There is within every Christian, then, a raging battle between two opposing forces for the domination of his heart. Within him are the roots of worldliness - rooted in his fallen nature, which make him inclined to accept the standards of the world. There is also in him the grace of Christ, which draws him to stand beneath the standard of Christ - in direct opposition to those of the world. How difficult is victory in this battle we all know; yet we have perfect confidence that the grace of Christ will win out, if we bring self-discipline to bear on the obvious points of weakness, and make frequent and fervent use of the means of grace, especially Prayer, the Sacraments (both the Eucharist and the Penance), and Works of Mercy.
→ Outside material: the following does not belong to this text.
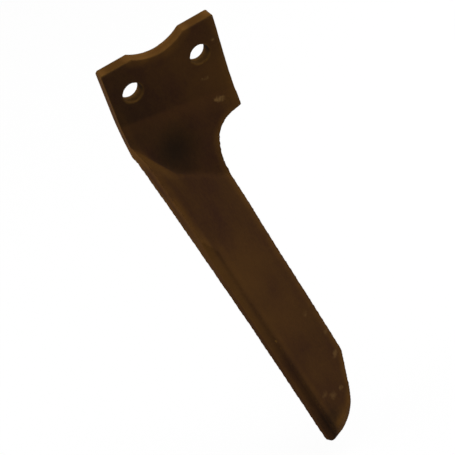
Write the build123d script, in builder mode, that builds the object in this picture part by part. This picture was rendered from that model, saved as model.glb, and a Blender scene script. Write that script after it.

Triumph over worldliness and the weaknesses of the flesh will never be accomplished alone. And yet, no amount of penance or effort at self-discipline would suffice to overcome the world without the necessary help of grace. The work sanctification and salvation will be accomplished in the measure that we grow in grace, for in that measure we will share in the strength and triumph of Him Who said: "Take courage, I have overcome the world" (John 16:33). And it is He who invites us once again at the beginning of this Lent to “Repent and believe in the Gospel!”